Dénoncer : c’est aussi ce qui a motivé Fatoumata Chérif. Cette blogueuse guinéenne, active depuis 2015, s’exclame avec véhémence, « il y a des sujets que les journalistes n’osent pas ou ne peuvent pas traiter. Quand on est observateur même si c’est parfois difficile, on a l’habitude. Puis cela nous force à faire bouger les lignes. »

Grâce à ses traductions en anglais, en arabe et en persan (cette dernière uniquement pour « Les Observateurs »), France 24 est très implantée en Afrique et au Moyen-Orient. Ce qui lui a permis d’attirer à elle tout naturellement ces bénévoles de l’information. Pour autant Derek Thomson tient à préciser : « on ne demande jamais rien aux observateurs. Ce sont eux qui décident. Et quand l’un d’eux nous dit qu’il veut aller sur le terrain, on refuse. On a des journalistes pour ça ! »

Quel bilan ?

L’évolution sur le terrain suite aux dénonciations des différents observateurs est difficilement quantifiable. Même si Charly Kasereka, « obs » en République Démocratique du Congo, se réjouit : « dans ma ville de Goma la situation des malades mentaux a changée à la suite d’une photo que j’ai envoyé en 2015. Ainsi, an a pu bénéficier d’ambulances pour déplacer les malades. »
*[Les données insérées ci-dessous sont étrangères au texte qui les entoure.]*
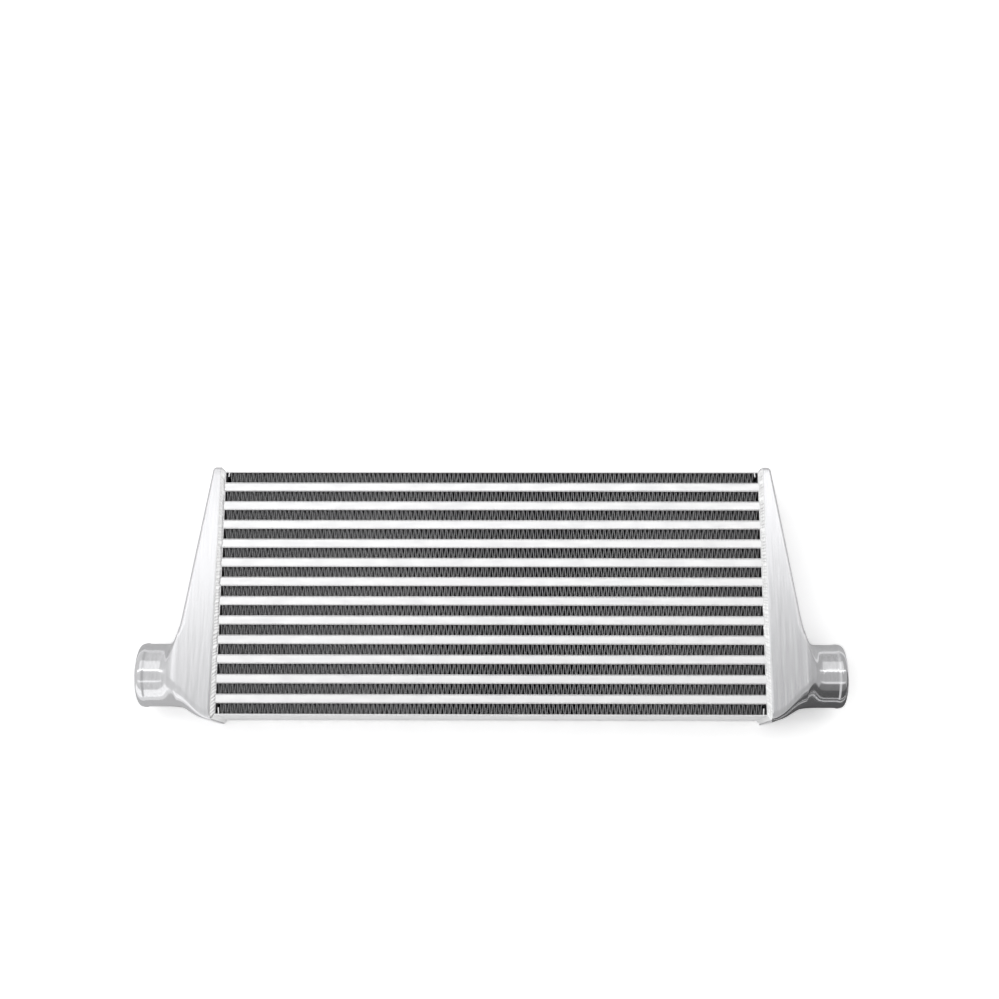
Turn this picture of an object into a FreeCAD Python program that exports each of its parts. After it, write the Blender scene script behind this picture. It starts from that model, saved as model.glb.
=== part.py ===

Mais le bilan s’illustre surtout dans la manière dont « Les Observateurs » se sont imposés comme un média global de référence, tant sur la réactivité que la rapidité à vérifier l’information. Ainsi en décembre 2010, ils ont été les premiers à rapporter la manifestation de Sidi Bouzid (Tunisie), annonciatrice du printemps arabe. La même année, lors des émeutes en Côte d’Ivoire, ils se sont illustrés dans la vérification des nombreuses vidéos prisent sur place. Un travail qui continuera jusqu’en 2014, date de la création d’une rubrique dédiée, intitulée « Intox ».

Hebdo et mensuel

En 2009, deux ans après le lancement du site, France 24, lançaient une émission hebdomadaire le samedi matin, traduite en français, en anglais, en arabe, et désormais en espagnol. « C’est une émission tellement importante qu’il s’agit du premier programme auquel on a pensé lors de l’ouverture en septembre de France 24 en espagnol », se souvient Marc Saikali, directeur de la chaîne. Un magazine hebdomaire qui s’est doublé d’un autre, mensuel (« Les Observateurs – Ligne directe), créé en 2013 et diffusé le premier samedi du mois.

Pour célébrer une décennie d’informations et de vérifications, une émission spéciale le 6 janvier sera consacrée aux observateurs, en compagnie des contributeurs les plus fidèles.